Plant-based is better for the planet
There are no two ways about it; what we eat has an impact on the planet. It is now commonly known that ruminants and their by-products (meat and dairy) have a carbon footprint significantly higher than their plant-based counterparts. However, going plant-based to eat climate-friendly is not as straightforward as swapping beef burgers for veggie ones, or opting for an almond milk cappuccino.
Indeed, some plant-based foods also come with a heavy price for the planet. There are more factors than cows' fart to take into consideration when it comes to eating better for the planet. For instance, how your greens are grown (organic vs conventional agriculture), and transported to you (boat, air freight, trucks, or if you grew them in your garden). Not to forget the impact that producing food can have on the soil, water, and land-use change.
In general, a vegan diet is better for the planet, but it's important to be aware of WHAT you replace animal products with. An easy way to take the climate into consideration is to look into what we at Klimato call the Klimatorian diet.

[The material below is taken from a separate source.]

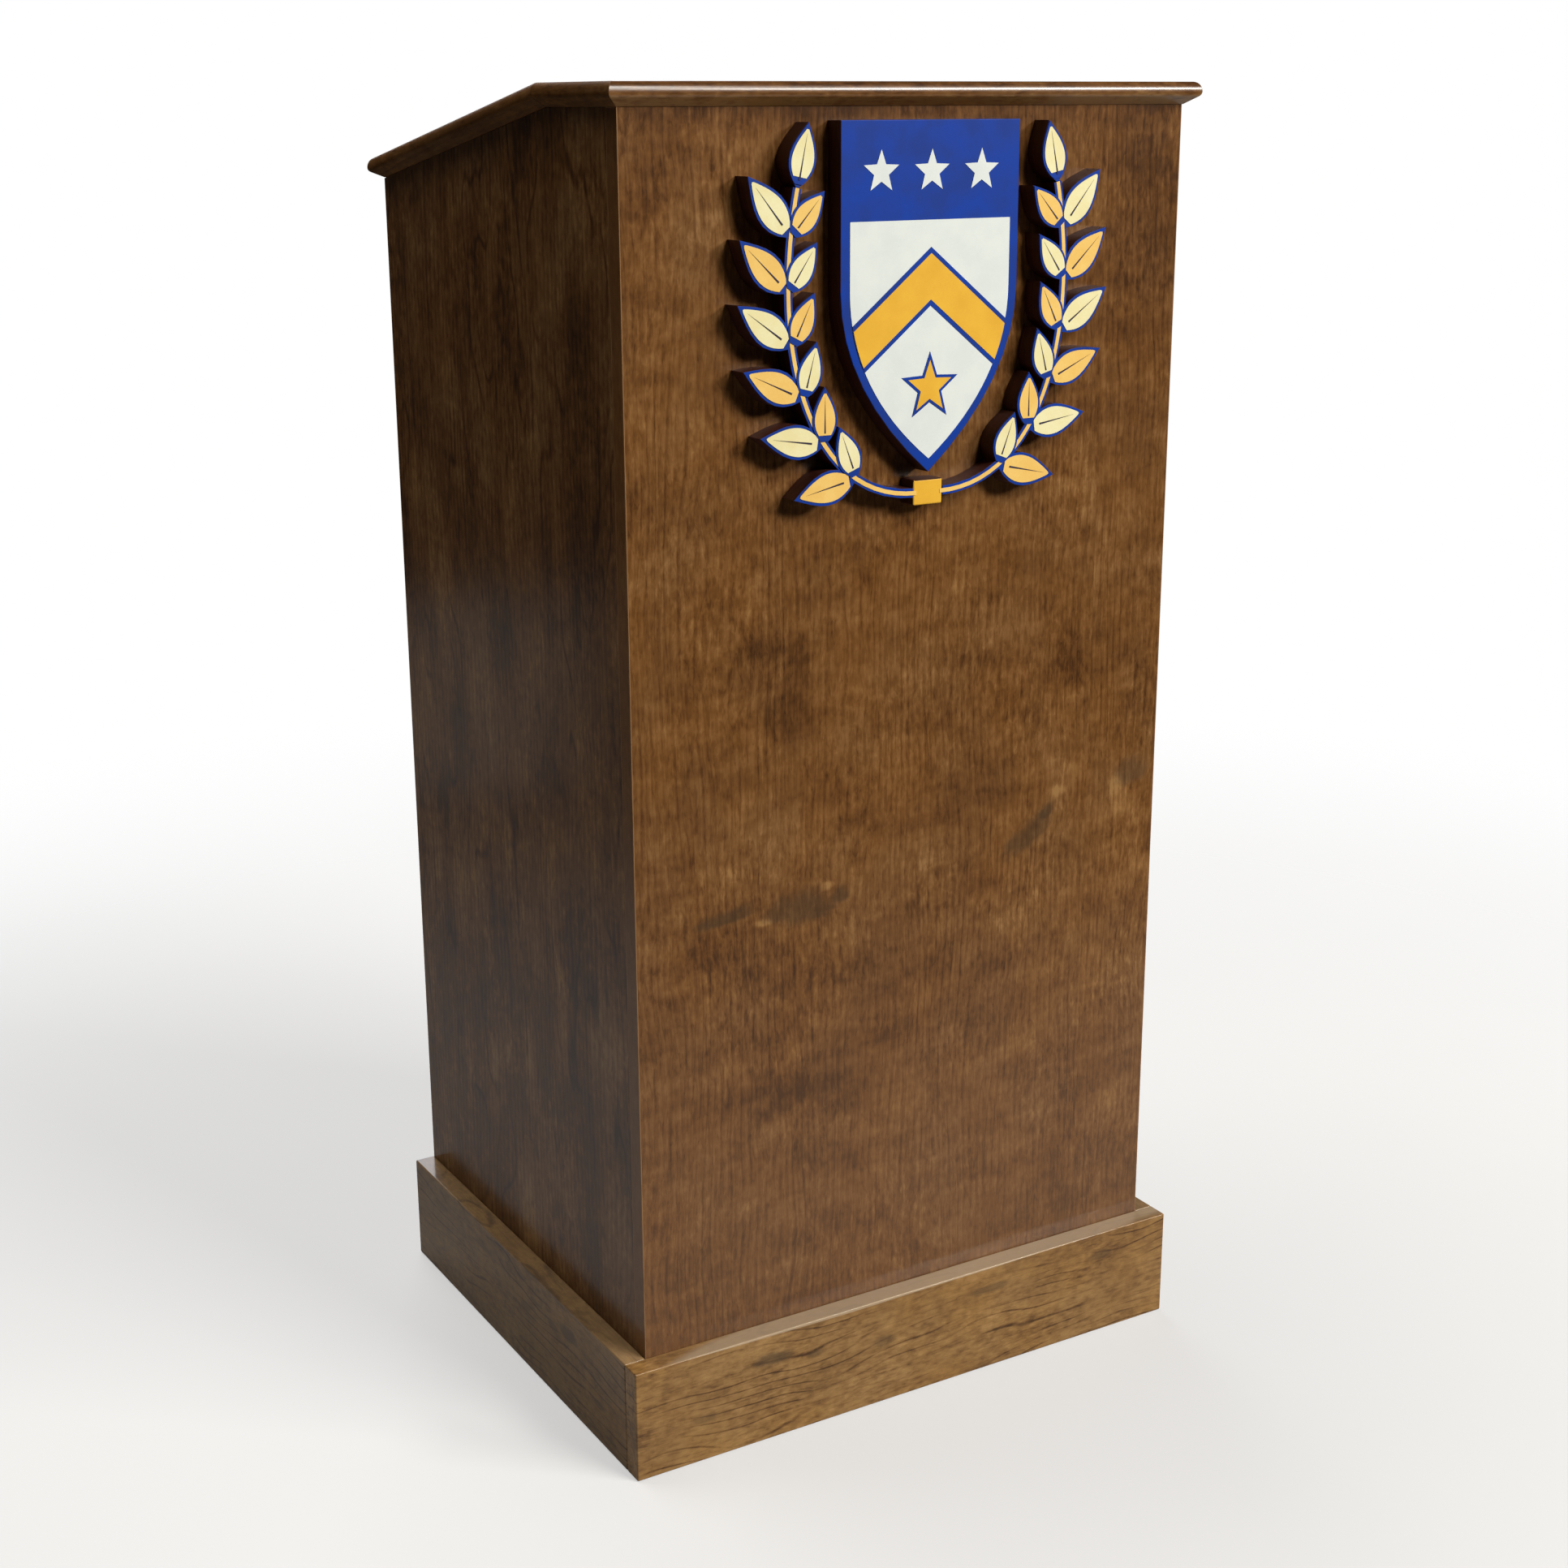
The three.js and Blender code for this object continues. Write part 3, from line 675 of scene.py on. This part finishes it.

Eating plant-based means boring and less varied food
Nope, vegans do NOT only eat salad like rabbits. Actually, being vegan can take your tastebuds on a journey as many dishes from Nepal, India, and North Africa are traditionally vegan. Also, there are loads of plant-based alternatives to meat, fish and dairy which gives the option to keep making vegan versions of the dishes you know and love. Yes, even that greasy burger that leaves your hands all shiny can be made completely vegan!
There are many influencer chefs that you can turn to for vegan cooking inspiration! Ottolenghi is one of our personal favourites who brings new and exciting flavours and inspiration, and many of his recipes happen to be vegan.
Try something new this Veganuary!
Whether you are a convinced vegan, try to include plant-based days to your lifestyle, or are just curious about it, Veganuary is a time to challenge yourself to try something new for a month. This Veganuary we encourage everyone to experiment and seek new knowledge and inspiration - maybe you'll find a new favourite dish that you otherwise wouldn't have tried? For your health, the planet or just because it is delicious, Veganuary means an opportunity to make small positive changes, one meal at a time!